A handler should not:

- mutate the machine snapshot directly;
- jump to states outside the declared transition graph;
- rely on console output as the only observable diagnostic;
- store raw credentials, provider URLs with secrets, or other sensitive values in machine context.

## Runtime responsibilities

`OnboardRuntime` is the intended authority for:

- validating transitions against `transitions.ts`;
- applying safe session context updates;
- marking terminal states;
- emitting redacted lifecycle, state, repair, resume-conflict, and hook events;
- preserving compatibility with normalized older sessions.

The runtime should reject invalid transitions before they can be persisted.

## Event semantics

Machine events are diagnostics and automation hooks. They must be safe to write to JSONL logs and attach to CI/E2E artifacts.

Event payloads should include only stable, redacted context such as:

- selected agent;
- sandbox name;
- provider and model names;
- endpoint origin, not full secret-bearing URLs;
- credential environment variable name, not credential value;
- policy presets and messaging channel names.

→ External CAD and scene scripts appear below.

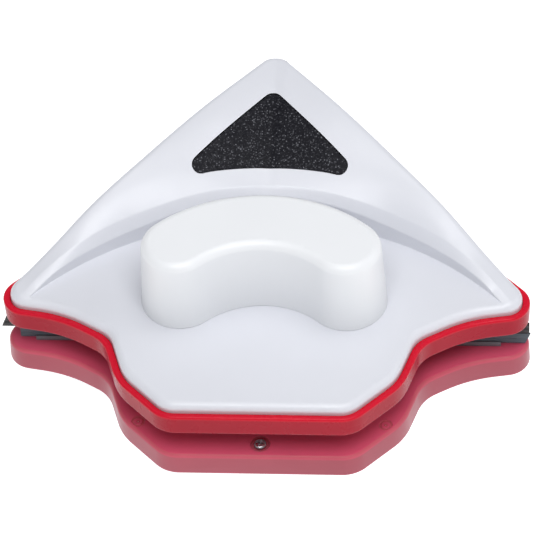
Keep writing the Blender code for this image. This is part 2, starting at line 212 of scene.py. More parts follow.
# One side of the blade's section, as half width and height: a thin lip, two beads and a flat root.
BLADE_SIDE = (
    (0.00035, GLASS_GAP + 0.00005),
    (0.00050, GLASS_GAP + 0.0006),
    (0.00088, GLASS_GAP + 0.0026),
    (0.00090, GLASS_GAP + 0.0032),
    (0.00062, GLASS_GAP + 0.0036),
    (0.00062, GLASS_GAP + 0.0040),
    (0.00090, GLASS_GAP + 0.0044),
    (0.00090, BLADE_TOP - 0.0001),
    (0.00080, BLADE_TOP),
)
FRONT_PAD = ((0.0360, -0.0815, 0.006), (0.0540, -0.0635, 0.006), (0.0570, -0.0340, 0.006))
REAR_PAD = ((0.0985, -0.0180, 0.006), (0.0, 0.0805, 0.008))
PAD_LOW = 0.0016
PAD_BELOW_TRAY = 0.0010
PAD_INSET = 0.0012
PAD_VOXEL = 0.0026
PAD_MOST_SWELL = 0.0014
PAD_LOWER_SIDE = 0.0035
PAD_LEAST_GAPS = (0.0001, 0.0003)
PRESSED_LINE = 0.0052
PRESSED_WIDTH = 0.0013
PRESSED_DEPTH = 0.0008
RIPPLE_DEPTH = 0.00012
RIPPLE_RATES = (610, 570)
SWELL_PRESSURE = 4.0
SWELL_FRAMES = 20

# Studio and camera.
FLOOR_HALF_SIDE = 7.0
FLOOR_Z = -0.0004
FLOOR_GLOW = 0.62
SKY_COLOUR = (0.97, 0.98, 1.0, 1.0)
SKY_STRENGTH = 0.34
LIGHT_TARGET = (0.0, 0.0, 0.08)
CAMERA_ELEVATION = math.radians(48)
CAMERA_AZIMUTH = math.radians(6.2)
CAMERA_ROLL = math.radians(3.9)
CAMERA_DISTANCE = 1.92
CAMERA_LENS = 270.17
CAMERA_TARGET = (-0.0007, -0.0049, HANDLE_TOP + RIM_TOP)

# Moulded skin, shared by the plastics.
GLOSS_SCALE = 130.0
SKIN_SCALE = 900.0
SKIN_DEPTH = 0.000012

HALVES = ("inner", "outer")


# Materials. Every one is procedural, in object coordinates.


def new_material(name):
    material = bpy.data.materials.new(name)
    material.use_nodes = True
    nodes, links = material.node_tree.nodes, material.node_tree.links
    shader = nodes["Principled BSDF"]
    place = nodes.new("ShaderNodeTexCoord").outputs["Object"]
    return material, nodes, links, shader, place


def noise(nodes, links, place, scale, detail):
    node = nodes.new("ShaderNodeTexNoise")
    node.inputs["Scale"].default_value = scale
    node.inputs["Detail"].default_value = detail
    links.new(place, node.inputs["Vector"])
    return node.outputs["Fac"]


def ramp(nodes, links, factor, stops):
    """A colour ramp from (position, colour) stops. A number for a colour is a grey."""
    node = nodes.new("ShaderNodeValToRGB")
    ends = node.color_ramp.elements
    while len(ends) < len(stops):
        ends.new(0.5)
    for end, (position, colour) in zip(ends, stops):
        end.position = position
        end.color = (*colour, 1.0) if isinstance(colour, tuple) else (colour, colour, colour, 1.0)
    links.new(factor, node.inputs["Fac"])
    return node.outputs["Color"]


def bump(nodes, links, shader, height, depth, strength=1.0):
    node = nodes.new("ShaderNodeBump")
    node.inputs["Distance"].default_value = depth
    node.inputs["Strength"].default_value = strength
    links.new(height, node.inputs["Height"])
    links.new(node.outputs["Normal"], shader.inputs["Normal"])


def tinted(colour, amount):
    return tuple(channel * amount for channel in colour)


def multiplied(nodes, links, first, second):
    node = nodes.new("ShaderNodeMix")
    node.data_type, node.blend_type = "RGBA", "MULTIPLY"
    node.inputs["Factor"].default_value = 1.0
    links.new(first, node.inputs["A"])
    links.new(second, node.inputs["B"])
    return node.outputs["Result"]


def uneven_gloss(nodes, links, shader, place, roughness):
    gloss = noise(nodes, links, place, scale=GLOSS_SCALE, detail=5.0)
    stops = ((0.3, roughness * 0.9), (0.7, roughness * 1.12))
    links.new(ramp(nodes, links, gloss, stops), shader.inputs["Roughness"])


def moulded(name, colour, roughness, coat=0.0, spread=0.03, grain=SKIN_SCALE, grain_depth=SKIN_DEPTH):
    """Moulded plastic: faint flow shades in its colour, uneven gloss and a fine skin."""
    material, nodes, links, shader, place = new_material(name)
    flow = noise(nodes, links, place, scale=22.0, detail=3.0)
    stops = ((0.3, tinted(colour, 1 - spread)), (0.7, tinted(colour, 1 + spread)))
    links.new(ramp(nodes, links, flow, stops), shader.inputs["Base Color"])
    uneven_gloss(nodes, links, shader, place, roughness)
    shader.inputs["Coat Weight"].default_value = coat
    shader.inputs["Coat Roughness"].default_value = 0.12
    bump(nodes, links, shader, noise(nodes, links, place, scale=grain, detail=2.0), grain_depth)
    return material


def tray_plastic_painted_light(name, stops, roughness):
    """Moulded plastic whose colour changes with the height above the glass, from (height, colour) stops, to
    paint highlights on round edges and shade on the side wall.
    """
    material, nodes, links, shader, place = new_material(name)
    split = nodes.new("ShaderNodeSeparateXYZ")
    links.new(place, split.inputs["Vector"])
    bottom, top = stops[0][0], stops[-1][0]
    share = nodes.new("ShaderNodeMapRange")
    share.inputs["From Min"].default_value, share.inputs["From Max"].default_value = bottom, top
    links.new(split.outputs["Z"], share.inputs["Value"])
    shares = [((z - bottom) / (top - bottom), colour) for z, colour in stops]
    # Painted light: the colour by height stands in for highlights and shade on the tray.
    shade = ramp(nodes, links, share.outputs["Result"], shares)
    flow = ramp(nodes, links, noise(nodes, links, place, scale=26.0, detail=3.0), ((0.3, 0.90), (0.7, 1.0)))
    links.new(multiplied(nodes, links, shade, flow), shader.inputs["Base Color"])
    uneven_gloss(nodes, links, shader, place, roughness)
    shader.inputs["Specular IOR Level"].default_value = 0.15
    bump(nodes, links, shader, noise(nodes, links, place, scale=SKIN_SCALE, detail=2.0), SKIN_DEPTH)
    return material


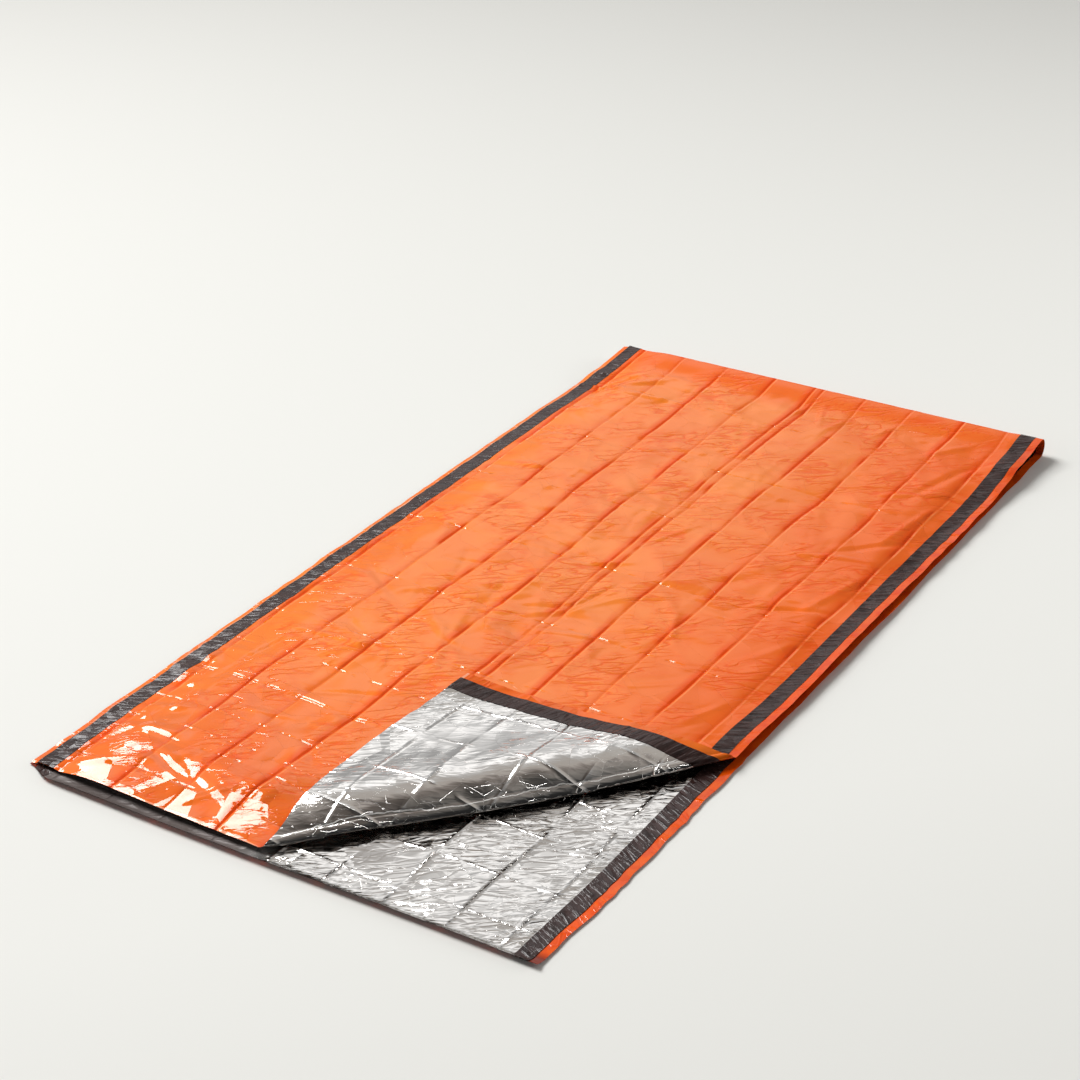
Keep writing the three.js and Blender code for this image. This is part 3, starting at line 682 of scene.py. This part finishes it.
def rumple(across, along):
    """How crinkled the film is: low on the roll of the turned corner, its flat middle
    and the strip before the foot, and high at the mouth, the corner's ends and the
    edges beside the bands."""
    back = SHEET_LENGTH - along
    way, out = fold_place(across, back)
    top = along >= PANEL_LENGTH + BEND_LENGTH
    edge = ramp(across, 940, 965) + 1 - ramp(across, 30, 60)
    side = ramp(across, 860, 940) + 1 - ramp(across, 50, 140)
    ends = 1.1 * (1 - ramp(back, 60, 260)) - 0.3 * ramp(back, 1780, 1840)
    panel = 0.42 + 0.4 * side + 0.5 * edge + ends
    roll = ramp(out, 0, 10) * (1 - ramp(out, 60, 130))
    middle = hump(way, 0.42 * FOLD_LENGTH, 170) * hump(out, 190, 90)
    corner = (1.5 - 1.2 * middle) * (1 - 0.72 * roll)
    mouth = (0.9 - 0.6 * ramp(across, 440, 500)) * (1 - ramp(along, 20, 70))
    under = 0.9 + 0.25 * hump(across, 910, 50) - 0.4 * ramp(across, 955, 975) + mouth
    return np.where(top, np.where(out > 0, corner, panel), under)


GRID_ACROSS, GRID_ALONG = sheet_grid()
GRID_PLACE = sheet_place(GRID_ACROSS, GRID_ALONG)
GRID_NORMAL = outward(GRID_ACROSS, GRID_ALONG)
GRID_RELIEF = relief(GRID_ACROSS, GRID_ALONG)

# The CAD's box is centred on the frame: the shell's open side and foot give the shift.
SHELL_EDGES = np.array(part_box("shell")[1]) * 1000
SHIFT = (SHELL_EDGES - GRID_PLACE.max(axis=(0, 1)) - [0.0, SHELL_FACE, 0.0]) * [1, 1, 0]

# ---- materials -------------------------------------------------------------------------

# Colours are linear red, green and blue. Tables pair a place from 0 to 1 with a colour.
ORANGE_CLOUDS = [(0.3, (0.835, 0.168, 0.003)), (0.7, (0.875, 0.212, 0.006))]
ORANGE_ROUGH = [(0.3, 0.40), (0.7, 0.48)]
# Painted shade: a deeper orange for the film towards the mouth.
FRONT_SHADE_ORANGE = (0.755, 0.118, 0.003)
# Painted shade: a deeper orange for the open side and the foot strip.
SIDE_SHADE_ORANGE = (0.825, 0.112, 0.003)
# Painted shade: a dark red for the open side's rim.
OPEN_RIM_SHADE = (0.66, 0.055, 0.003)
# Painted shade: a dark red brown for the under panel's curled mouth edge.
MOUTH_EDGE_SHADE = (0.20, 0.022, 0.006)
# Painted highlight: a pale line for the top panel's cut mouth edge.
CUT_EDGE_HIGHLIGHT = (0.95, 0.50, 0.32)
# Painted highlight: a pale orange for a line just past each long crease.
CREASE_HIGHLIGHT = (0.95, 0.36, 0.12)
# Painted shade: a redder orange for strips beside the creases and along wrinkles.
CREASE_SHADE_RED = (0.76, 0.055, 0.001)
SILVER_CLOUDS = [(0.3, (0.84, 0.815, 0.79)), (0.7, (0.95, 0.93, 0.905))]
SILVER_ROUGH = [(0.3, 0.05), (0.7, 0.10)]
SILVER_SHADED = (0.11, 0.085, 0.078)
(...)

Observers and hooks must not change onboarding behavior. A failing hook should emit hook failure diagnostics and let onboarding continue.

## Migration stages

The FSM migration is considered complete when:

1. state metadata is defined once and derived by session, event, progress, and transition code;
2. live onboarding emits `onboard.started`, `onboard.resumed`, `resume.conflict`, terminal, state, skip, repair, and context events consistently;
3. handlers return explicit state results;
4. the runner applies all handler results through `OnboardRuntime`;
5. step helpers no longer implicitly own machine transitions;
6. `src/lib/onboard.ts` contains entrypoint setup and dependency wiring rather than state sequencing.